Y nos sentíamos otra vez en la pubertad y en esos amores de verano que siempre son los más bellos jamás vividos, con te quieros que iban a ser para siempre pero que en setiembre acababan en el cajón de las fotografías, con despedidas cuyas lágrimas nunca se agotaban, y con escapadas nocturnas que fatalmente terminaban con madres holandesas buscando (junto a un ejército de guardas de seguridad liderados por el ya acostumbrado "Tuerti") a sus "inofensivas" hijas que se habían fugado clandestinamente a altas horas de la madrugada con algún españolito, hasta que la susodicha hija aparecía agarrada de la mano del españolito de turno y con el consiguiente drama en una lengua que no entendíamos pero que ya era el pan de cada verano.


Y llegaron los veintitantos, y los niños de diez años que buscaban el árbol que hablaba ya eran hombres y mujeres, y las chicas de lenguas incomprensibles, cabelleras doradas y las pieles más bellas jamás vistas se habían convertido en una de tus mejores amigas, igual que sus entonces excesivamente-desarrollados-para-su-edad novios, puede que ya no novios, que seguían acudiendo cada verano a ese rinconcito de la costa catalana para encontrarse contigo y, año tras año, volver a ver a ese ya viejo guarda de seguridad conocido como Tuerti, del que tanto habíamos escapado, pero que ahora nos trataba como a sus propios hijos a los que había visto crecer y nosotros a él como al padre que nos había permitido, en el fondo, todas las chiquilladas posibles.


Porque aunque esté escribiendo esto tapado con dos mantas y un edredón, enfundado en calcetines, pantalón de pijama largo y un par de camisetas de grosor suficiente como para rebotar si cayera al suelo, pese a todo esto, si ahora mismo cerrara los ojos en este cuatro de agosto, podría sentir perfectamente cómo la arena de la playa se cuela entre los dedos de mis pies, en noches interminables, bajo el cielo con más estrellas que nunca he visto en otro lugar.

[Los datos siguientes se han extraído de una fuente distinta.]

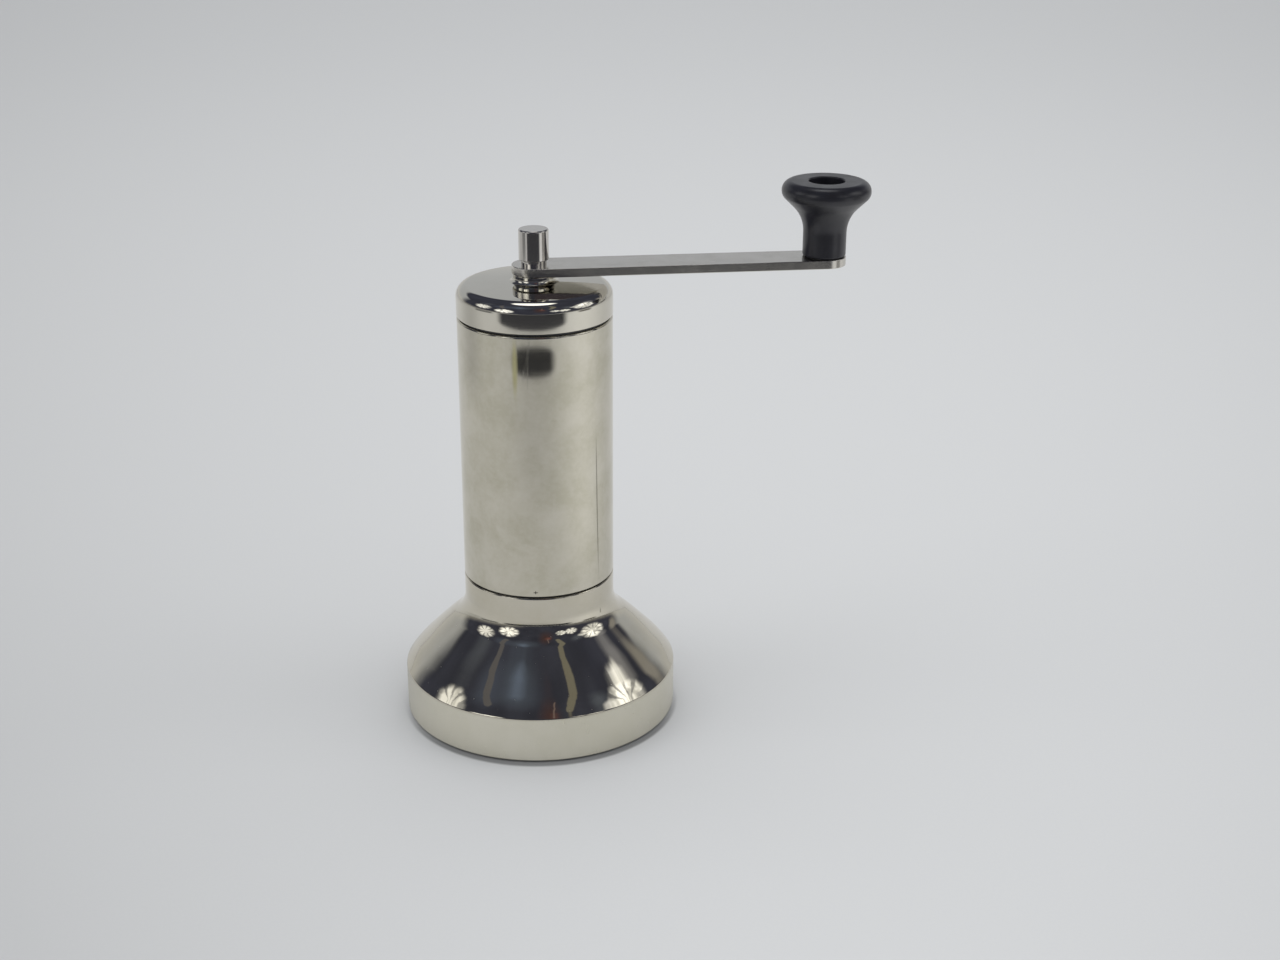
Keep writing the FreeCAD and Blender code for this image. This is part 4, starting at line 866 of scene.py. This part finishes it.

Podría, incluso, oler la carne de las barbacoas junto a las caravanas, oír los cánticos a coro en duchas que se alargaban durante horas en los lavabos comunes o el sonido lejano de la música cuando cada tres días había discoteca en el camping y todos nos vestíamos de gala para la esperada ocasión (esperada, aunque nadie lo admitiera). Si cerrara los párpados aún con más fuerza, podría llegar a escuchar a mi padre abroncándonos a mis hermanos y a mí por llegar tarde a comer y el no hacéis nunca nada, ya podríais ayudar un poco que repetía cada día de cada verano de cada año y que, a su pesar, nos entraba por un oído y salía por el otro. O la hierba de la piscina en la que durante horas jugábamos a cartas y a fútbol, con las reprimendas del sufrido socorrista, que durante 15 años seguidos nos advirtió que nos acabaría echando, con el mismo inútil efecto que los avisos de mi padre.


Y así podría seguir toda la noche, rememorando las rutas por el río en balsa, los saltos entre las olas de la playa o los torneos de billar, apretando cada vez más y más los párpados para llegar lo más lejos posible en el disco duro de mi memoria. Por suerte no haría falta, pues esa burbuja impenetrable sigue estando ahí, como instantáneas guardadas en una caja de fotos que cada cierto tiempo abres y revives como si te hubieras teletransportado a aquel día. Algunos de los protagonistas de esta historia siguen acudiendo cada verano, otros fueron desertando por el devenir de los años. Pero a todos nos quedarán para siempre, de una manera u otra, esos recuerdos. Esos inolvidables veranos que empezaban cada cuatro de agosto.



1 comentarios:

Laura dijo...

Y todas las historias que tendrás para contar cuando vuelvas a ir? :)
Qué bonito, señor Cubero.
Disfruta del paseo por los recuerdos!